By May 2022, I had experienced the ‘high ground’ of meeting with potential clients, networking and sharing crypto rating insights in MIT’s Bitcoin Conference, managing a tech team to build an MVP, and creating a business development plan that would capture a beachhead market. And now, I reflect on my first foray into entrepreneurship.
The concept of a startup is complex, wide, and formidable enough to deserve an analogy2. We built it up, brick by brick, consulting existing blueprints along the way; we had a territory we called our own. I say a startup is a castle. All within the company are a family. We work, share experiences, and to a good extent live together. Our outer walls must be strong enough to maintain solid footing in the market of warriors, our diplomacy must be shrewd enough to attract customers and support, and our technology must be advanced enough to keep our defenses strong. On the other hand, the most fundamental aspect of castles isn’t the protection against, or courage when facing, the external. It’s maintaining the internal3. We need fighting spirit, loyalty, and a central purpose. We need that banner on our walls, in our hearts and minds, that proudly proclaims “All for one and one for all.”
And to your castles, and my castles of the future, I offer the following.
#1 Keep a strong, solid structure and vision for the startup. A castle requires cohesion, ritual, community. A most fundamental tenet of teamwork is that success can only be obtained with strong central chemistry. Purposes and principles must be first defined so that the resulting striving towards a goal can ‘trickle down’ from this higher source. Without an identity, a startup collapses, and any sense of purpose in working at the startup is shattered. Enemies wouldn’t even need to invade the castle; they watch it destroy itself and then take over without a fight.
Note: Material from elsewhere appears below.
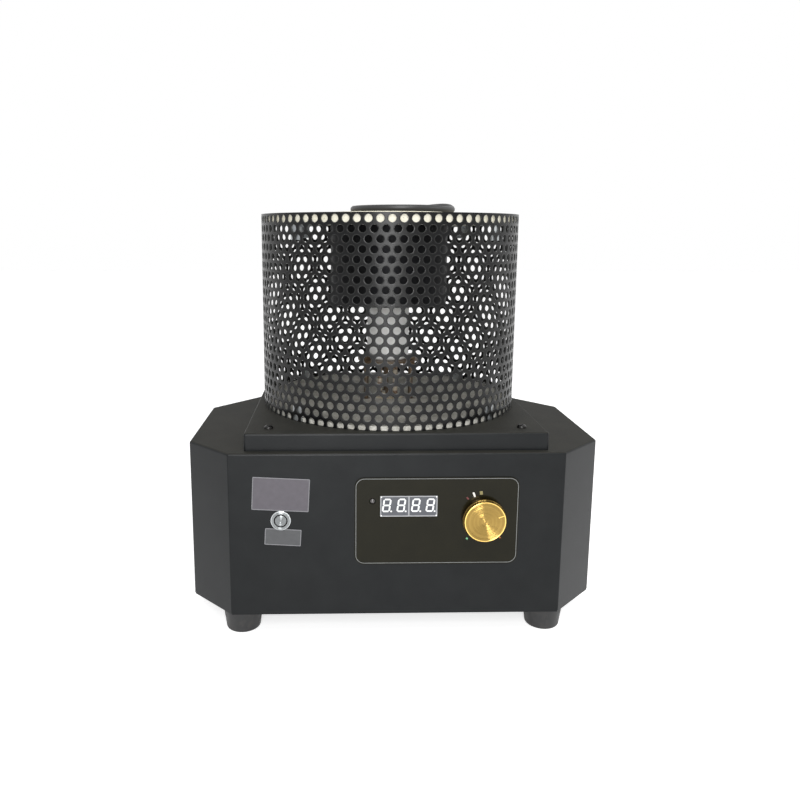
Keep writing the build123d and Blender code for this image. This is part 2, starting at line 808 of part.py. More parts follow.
knob_back = panel_front - knob_air
knob_face = knob_back - knob_height
bore_end = knob_face + knob_face_thickness
recess_floor = knob_back - knob_recess_depth
with BuildPart() as pot_shaft:
    with BuildSketch(Plane.XZ.offset(touch_gap - wafer_front)):
        with Locations((knob_x, knob_z)):
            Circle(shaft_radius)
    extrude(amount=wafer_front - touch_gap - bore_end)

with BuildPart() as pot_nut:
    with BuildSketch(front_face.offset(panel_thickness)):
        with Locations((knob_x, knob_z)):
            RegularPolygon(pot_nut_flats / 2, 6, major_radius=False)
            Circle(bushing_radius, mode=Mode.SUBTRACT)
    extrude(amount=pot_nut_height)

index_middle = knob_face_radius - knob_index_margin - knob_index_length / 2
index_turn = radians(knob_index_angle)
with BuildPart() as knob:
    with BuildSketch(Plane.XY.offset(knob_z)):
        with BuildLine():
            Polyline(
                (knob_x, knob_face + knob_dish),
                (knob_x, bore_end),
                (knob_x + shaft_radius, bore_end),
                (knob_x + shaft_radius, recess_floor),
                (knob_x + knob_recess_radius, recess_floor),
                (knob_x + knob_recess_radius, knob_back),
                (knob_x + knob_radius - knob_edge, knob_back),
                (knob_x + knob_radius, knob_back - knob_edge),
                (knob_x + knob_radius, knob_back - knob_skirt),
                (knob_x + knob_face_radius, knob_face),
                (knob_x + knob_face_radius - knob_land, knob_face),
                close=True,
            )
        make_face()
    revolve(axis=knob_axis)
    # index mark near the rim
    index_place = (knob_x + index_middle * cos(index_turn), knob_z + index_middle * sin(index_turn))
    with BuildSketch(Plane.XZ.offset(-knob_face)):
        with Locations(Location(index_place, knob_index_angle)):
            Rectangle(knob_index_length, knob_index_width)
    extrude(amount=-knob_index_depth, mode=Mode.SUBTRACT)
    # grub screw's hole, from below
    with BuildSketch(Plane.XY.offset(knob_z)):
        with Locations((knob_x, (bore_end + recess_floor) / 2)):
            Circle(grub_radius + hole_gap)
    extrude(amount=-(knob_radius + touch_gap), mode=Mode.SUBTRACT)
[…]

#2 Put business development first, and let the tech adapt. Successful entrepreneurs are bound to tell you the same thing: it’s the market that makes money, and the tech tags along. Identifying a need, interviewing customers, grabbing clients, and pitching to VCs is what makes a startup a startup. Otherwise, it would be a research project. That’s why ideas alone can persuade VCs to invest pre-seed, but tech alone can’t. In entrepreneurship, the business sells, and is an end in itself. Technology is a means to an end. Technology makes the startup, but the business is the startup.
#3 Give your startup attention by sharing it widely. The basis of power and influence is not having a flashy, new discovery—in fact, it is something far more mundane: attention. During my time with the startup, I advertised it amongst my undergraduate friends, the Sloan community, and the Bitcoin conference attendees. As such, our startup became quite well-known among the MBAs and the undergraduate entrepreneurial community. When attention is marshaled correctly, great rewards will be reaped that allow the startup to hit and penetrate new corners of the market. In parallel, Charlemagne, William the Conqueror, and other great leaders projected such influence and are remembered millennia later because they were so good at entering the minds of their contemporary folk.
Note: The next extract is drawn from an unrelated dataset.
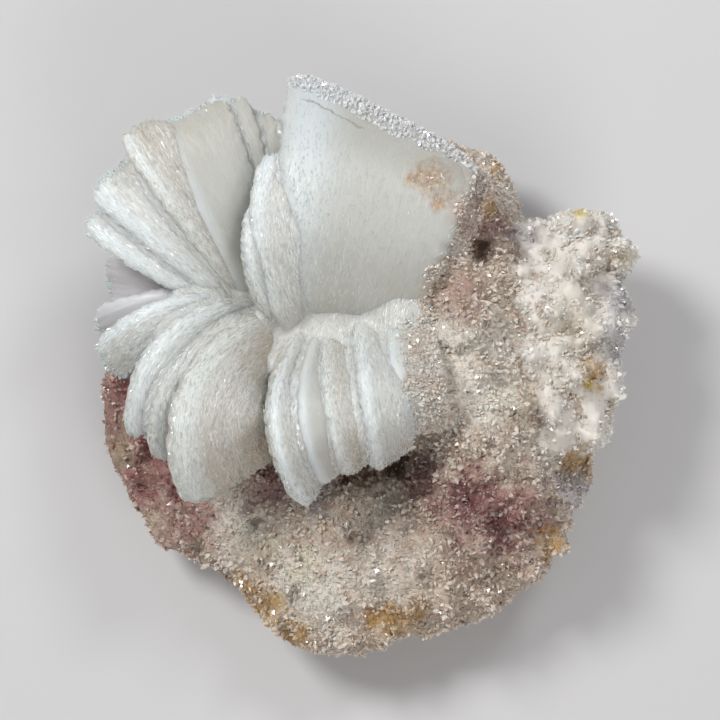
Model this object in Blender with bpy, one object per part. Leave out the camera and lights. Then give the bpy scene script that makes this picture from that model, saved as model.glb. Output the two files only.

#4 When in a startup, consult professors, advisors, and wiser folks often. As I was by far the youngest of the co-founders, I gained information by watching ‘higher’ or older folks interact, observing their mannerisms and communication. Speaking with experienced startup leaders not only gave me insight into how to operate at higher levels; being in their presence implicitly provided me an internal confidence that everything will be alright, that the journey is worth it, and that the journey should be pursued to one’s fullest. It is blessed assurance, and it should be done often.
#5 Words are cheap and mean nearly nothing. Unless confirmed by action or official documentation, they might as well be lies told to soothe you, or enrage you, or move you in a certain direction like a chess pawn. Remember that "a false-hearted lover is worse than a thief4, because she’ll tell you more lies than the stars in the sky". At least the thief’s actions is (most likely) consistent with his words.
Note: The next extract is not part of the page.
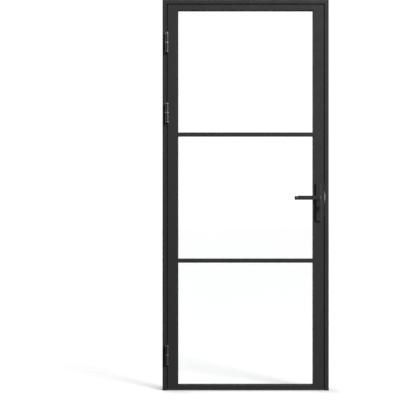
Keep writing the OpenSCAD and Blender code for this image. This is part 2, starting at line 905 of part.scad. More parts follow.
module cylinder_back_plug() {
    plug(cam_half + cam_slot_play, profile_half_len);
}

module cylinder_cam() {
    color(steel)
        union() {
            y_rod(lock_x, cylinder_z, -cam_half, cam_half, cam_ring_r);
            translate([lock_x, 0, cylinder_z])
                rotate([0, cam_rest_turn, 0])
                    intersection() {
                        translate([-cam_nose_w / 2, -cam_half, 0])
                            cube([cam_nose_w, 2 * cam_half, cam_r]);
                        rotate([90, 0, 0])
                            cylinder(r = cam_r, h = 2 * cam_half, center = true, $fn = fine);
                    }
        }
}

module cylinder_screw() {
    color(steel)
        x_screw(leaf_x, 0, cylinder_z - cylinder_screw_drop, -1, screw_r, cylinder_screw_len, head_flare);
}

// Handle plate on the front face, with round seats for the bush and the cylinder
module plate_body() {
    half = plate_w / 2;
    difference() {
        translate([lock_x, 0, plate_z - plate_h / 2])
            linear_extrude(height = plate_h)
                polygon([[-half, front_y], [half, front_y], [half, plate_front_y + plate_chamfer],
                    [half - plate_chamfer, plate_front_y], [-half + plate_chamfer, plate_front_y],
                    [-half, plate_front_y + plate_chamfer]]);
        y_rod(lock_x, lever_z, plate_front_y - over, front_y + over, neck_r + bush_wall);
        euro_prism(plate_front_y - over, front_y + over, slide_fit);
    }
}

module front_plate() {
    color(paint)
        difference() {
            plate_body();
            for (z = plate_bolt_zs)
                y_rod(lock_x, z, front_y - bolt_bite, front_y + over, screw_r);
        }
}

module back_plate() {
    color(paint)
        difference() {
            mirror([0, 1, 0])
                plate_body();
            for (z = plate_bolt_zs)
                plate_bolt(z);
        }
}

// Countersunk bolt from the back plate's face through the stile into the front plate
module plate_bolt(z) {
    translate([lock_x, -plate_front_y, z])
        rotate([90, 0, 0])
            screw(screw_r, -plate_front_y - front_y + bolt_bite, head_flare);
}

module plate_bolts() {
    color(steel)
        for (z = plate_bolt_zs)
            plate_bolt(z);
}

// Collar that the lever's neck turns in
module bush() {
    flange_y = plate_front_y - bush_flange;
    difference() {
        union() {
            y_rod(lock_x, lever_z, plate_front_y, front_y, neck_r + bush_wall);
            y_rod(lock_x, lever_z, flange_y, plate_front_y, neck_r + bush_wall + bush_flange);
        }
        y_rod(lock_x, lever_z, flange_y - over, front_y + over, neck_r + run_fit);
    }
}

module front_bush() {
    color(nylon)
        bush();
}

module back_bush() {
    color(nylon)
        mirror([0, 1, 0])
            bush();
}

// Flat bar on a round neck, with a rounded bend between them
module lever() {
    tip_x = lock_x - lever_len;
    end_x = lock_x + neck_r + bar_past_neck;
    difference() {
        union() {
            y_rod(lock_x, lever_z, bar_back_y - over, front_y, neck_r);
            difference() {
                block([tip_x, bar_front_y, lever_z - lever_h / 2],
                    [end_x, bar_back_y, lever_z + lever_h / 2]);
                translate([end_x - bend_r, bar_front_y + bend_r, lever_z - lever_h])
                    difference() {
                        translate([0, -bend_r - over, 0])
                            cube([bend_r + over, bend_r + over, 2 * lever_h]);
                        cylinder(r = bend_r, h = 2 * lever_h, $fn = fine);
                    }
            }
        }
        square_rod(-plate_front_y + lever_reach - socket_wall, spindle_w / 2 + run_fit);
        grub(screw_r);
    }
}

// Grub screw that locks the lever's neck on the spindle from below
module grub(r) {
    translate([lock_x, grub_y, lever_z - neck_r])
        cylinder(r = r, h = neck_r - spindle_w / 2, $fn = fine);
}

module front_lever() {
    color(paint)
        lever();
}

module back_lever() {
    color(paint)
        mirror([0, 1, 0])
            lever();
}

module spindle() {
    color(steel)
        square_rod(-plate_front_y + lever_reach - socket_wall - spindle_play, spindle_w / 2);
}

module grub_screws() {
    color(steel)
        for (s = [0, 1])
            mirror([0, s, 0])
                grub(screw_r);
}

hinge_jamb();
lock_jamb();
head_profile();
hinge_side_seal();
lock_side_seal();
head_seal();
hinge_frame_wing(hinge_zs[0]);  // bottom_hinge_frame_wing
hinge_leaf_wing(hinge_zs[0]);  // bottom_hinge_leaf_wing
hinge_pin(hinge_zs[0]);  // bottom_hinge_pin
hinge_ring(hinge_zs[0]);  // bottom_hinge_ring
hinge_frame_wing(hinge_zs[1]);  // middle_hinge_frame_wing
hinge_leaf_wing(hinge_zs[1]);  // middle_hinge_leaf_wing
hinge_pin(hinge_zs[1]);  // middle_hinge_pin
hinge_ring(hinge_zs[1]);  // middle_hinge_ring
hinge_frame_wing(hinge_zs[2]);  // top_hinge_frame_wing
hinge_leaf_wing(hinge_zs[2]);  // top_hinge_leaf_wing
hinge_pin(hinge_zs[2]);  // top_hinge_pin
hinge_ring(hinge_zs[2]);  // top_hinge_ring
hinge_frame_screws();
hinge_leaf_screws();
strike_plate();
strike_screws();
hinge_stile();
lock_stile();
top_rail();
bottom_rail();
lower_bar();
upper_bar();
pane(lower_rebate);  // lower_pane
pane(middle_rebate);  // middle_pane
pane(upper_rebate);  // upper_pane
gasket(lower_rebate);  // lower_gasket
gasket(middle_rebate);  // middle_gasket
gasket(upper_rebate);  // upper_gasket
beads(lower_rebate);  // lower_beads
beads(middle_rebate);  // middle_beads
beads(upper_rebate);  // upper_beads
setting_blocks();
lock_case();
lock_cover();
faceplate();
faceplate_screws();
follower();
latch_bolt();
latch_spring();
dead_bolt();
cylinder_body();
cylinder_front_plug();
cylinder_back_plug();
cylinder_cam();
cylinder_screw();
front_plate();
back_plate();
front_bush();
back_bush();
front_lever();
back_lever();
spindle();
plate_bolts();
grub_screws();
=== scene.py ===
from math import cos, pi, radians, sin, tan

import bmesh
import bpy
from mathutils import Matrix, Vector


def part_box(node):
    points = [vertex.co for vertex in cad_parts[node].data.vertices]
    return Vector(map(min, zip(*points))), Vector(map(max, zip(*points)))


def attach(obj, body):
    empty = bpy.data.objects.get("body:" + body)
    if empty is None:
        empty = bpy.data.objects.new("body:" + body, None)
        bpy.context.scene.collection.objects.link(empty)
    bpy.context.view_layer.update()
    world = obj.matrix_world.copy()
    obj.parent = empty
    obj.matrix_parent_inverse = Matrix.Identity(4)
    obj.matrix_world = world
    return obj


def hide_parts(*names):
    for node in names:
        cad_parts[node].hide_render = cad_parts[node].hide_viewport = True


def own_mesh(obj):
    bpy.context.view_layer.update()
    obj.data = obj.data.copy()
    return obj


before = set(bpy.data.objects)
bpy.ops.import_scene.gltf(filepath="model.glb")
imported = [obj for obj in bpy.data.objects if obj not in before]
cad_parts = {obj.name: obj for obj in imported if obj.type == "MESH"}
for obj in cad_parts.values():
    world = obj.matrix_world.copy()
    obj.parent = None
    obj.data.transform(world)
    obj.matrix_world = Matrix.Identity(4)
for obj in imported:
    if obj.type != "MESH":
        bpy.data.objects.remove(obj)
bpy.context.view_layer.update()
bpy.ops.object.select_all(action="DESELECT")

# ---- Frame ----
# Two jambs and a head of cold-formed steel tube with a 2 mm wall and a stop behind the leaf. They are
# mitred, welded and ground flush at the top corners, then powder coated in a fine-textured matt black.

# Most of a noise's values lie between these two
noise_low = 0.35
noise_high = 0.65
# Points closer than this are one, and faces that turn less than this are one flat face
same_place = 0.00001
flat_joint = radians(0.5)
# An edge that turns more than the first is a corner, and one that turns less than the second is in a curve
sharp_turn = radians(40)
smooth_turn = radians(32)


def shader_of(finish):
    """The shader that all of a finish's patterns feed"""
    return finish.node_tree.nodes["Principled BSDF"]


def new_finish(name, constants):
    """Material for one of the door's finishes, with the values that are the same all over it"""
    finish = bpy.data.materials.new(name)
    finish.use_nodes = True
    for socket, value in constants.items():
        shader_of(finish).inputs[socket].default_value = value
    return finish


def put_node(finish, kind, values):
    """Adds a node to a finish and sets its inputs"""
    node = finish.node_tree.nodes.new(kind)
    for socket, value in values.items():
        node.inputs[socket].default_value = value
    return node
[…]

#6 Remember to put your startup into perspective every so often. Don’t hinge your entire existence on its success, and remember to check the bigger picture to see which direction you’re steering into. After all, while castles are reliant on their members, the guard, the cook, the trumpeter is not a brick in a castle wall5. They are composed of individuals who devote, by their own prerogative, their services to the community. And should you find that sufficient incompatibility exists between you and your startup, you can leave. A castle is not the Hotel California6, and neither is a startup!
Footnotes
1 See “Topp-ing the Field” for an unexpected story on how enthusiasm for entrepreneurship was forged!
2 That great or noteworthy things are analogized shouldn’t be too far out of left field.
3 For more internal-external philosophy, see my article ”Exinging and Inexing”
4 Lovely old song “On Top of Old Smoky”. As is sung, “For a thief he will rob you / And take what you have // But a false-hearted lover / Will send you to your grave”
5 though on an existential level, maybe we’re just another brick in the wall.
6 As the lyrics go, “You can check out any time you like, but you can never leave!”